Ja, die Natur selber wurde nicht mehr als die Braut Gottes verstanden, als »das Erdreich, in das die heilige Gottheit das Korn säte« (Hildegard von Bingen), auch nicht mehr als gütige, weise Weltenseele, voller Zeichen und Wunder Gottes, sondern als gefährliche Hexe, die es galt unter Kontrolle zu bringen. Es ist bezeichnend, daß sich die schlimmste Phase der Syphilis-Epidemie – zwischen 1550 und 1650 – mit dem Höhepunkt der Inquisition deckt und daß in dieser Zeitspanne auch die fundamentalen Grundsätze der modernen Experimentalwissenschaft, deren Ziel es ist, die Natur zu beherrschen, formuliert wurden. Der Dialog mit der Weltenseele, das Gespräch mit Pflanzen und Tieren, wie es seit der alten Steinzeit und auch im Rahmen des volkstümlichen Christentums noch immer gepflegt wurde, kam zum Erliegen. Zölibate, misogyne Priester führten in Form der Inquisition einen über mehrere Jahrhunderte dauernden Vernichtungsfeldzug gegen die Träger altüberlieferter, schamanistischer Kultur. Und dies nicht nur in Europa, sondern mit gleicher Brutalität gegen die Götzendiener und Teufelsanbeter in der Neuen Welt und anderen Kolonien.

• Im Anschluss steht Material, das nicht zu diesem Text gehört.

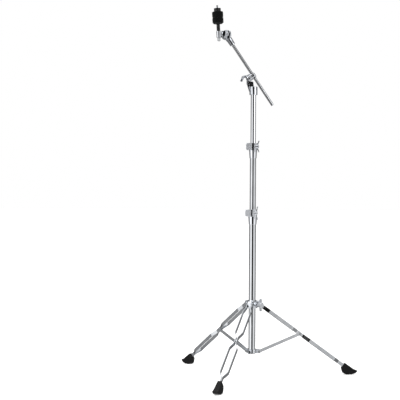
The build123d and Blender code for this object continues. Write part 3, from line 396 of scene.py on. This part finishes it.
# Castings with long plain edges, and the rounding that tumbling leaves on them.
rounded_castings = {
    "tilter_wing_bolt": 0.6 * mm,
    "boom_holder_base": 0.6 * mm,
    "holder_wing_bolt": 0.9 * mm,
    "lower_clamp": 0.6 * mm,
    "upper_clamp": 0.6 * mm,
    "lower_clamp_wing_nut": 0.6 * mm,
    "upper_clamp_wing_nut": 0.6 * mm,
    "leg_collar": 0.6 * mm,
    "collar_wing_bolt": 0.7 * mm,
    "bottom_hub": 0.4 * mm,
}
# The clamps have ring-shaped faces, which are split so that no face closes over the bore.
ring_faced = ["lower_clamp", "upper_clamp"]
# Castings with fine teeth and short edges, softened all over instead.
toothed_castings = ["tilter_neck", "tilter_socket", "boom_holder_head"]
casting_grain = 0.4 * mm
casting_softening = 4
casting_flatness = 1  # degrees between triangles of one flat face
casting_sharp_above = 35  # degrees between faces of an edge that is rounded
casting_shortest_edge = 0.15 * mm
casting_edge_steps = 3


def settle_casting(node, mesh):
    """Puts a softened casting in the place of its solid, with the same finish."""
    solid = nodes[node]
    name = f"{node}_casting"
    piece = settle(name, mesh, slot_of[node], solid["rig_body"], [node], sharp_above=None)
    piece.data.materials[0] = solid.data.materials[0]


for node, rounding in rounded_castings.items():
    shape = joined_copy(node)
    flat = radians(casting_flatness)
    bmesh.ops.dissolve_limit(shape, angle_limit=flat, verts=shape.verts, edges=shape.edges)
    bmesh.ops.dissolve_degenerate(shape, dist=casting_shortest_edge, edges=shape.edges)
    if node in ring_faced:
        bmesh.ops.connect_verts_concave(shape, faces=shape.faces)
    edges = {
        "width": rounding,
        "segments": casting_edge_steps,
        "angle_limit": radians(casting_sharp_above),
        "use_clamp_overlap": False,
    }
    rounded = applied(mesh_of(shape), ("BEVEL", edges), ("WEIGHTED_NORMAL", {"keep_sharp": True}))
    settle_casting(node, rounded)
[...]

Wir kennen sie alle, die Greuelgeschichten, die die Kirchenmänner über die »Hexen« verbreiteten, etwa, wie sie Mißernten und Seuchen erzeugen, wie sie Säuglinge schlachten, um Fett für ihre Hexensalben zu gewinnen, wie sie den Pakt mit dem Teufel schließen, indem sie ihr Blut in ein Feuer tropfen lassen, in dem Totenknochen brennen, wie sie Unzucht mit dem Widersacher treiben, sein stinkendes Hinterteil küssen. Ja, da mußte die Gesetzesmacht, die Inquisition, hart durchgreifen. Denn hier war Satan am Werk, der die göttliche Ordnung ernsthaft bedrohte. Zwar beteuerten die »Handlanger des Bösen« – meist arme Bäuerinnen, Kräutersammler und Hebammen – ihre Unschuld, aber unter Folter gestanden sie fast jedesmal. Und falls sie nicht gestanden, dann war das der doppelte Beweis der Hexerei, denn welcher normale Sterbliche hätte ohne des Teufels Hilfe die Kraft, der Folter zu widerstehen.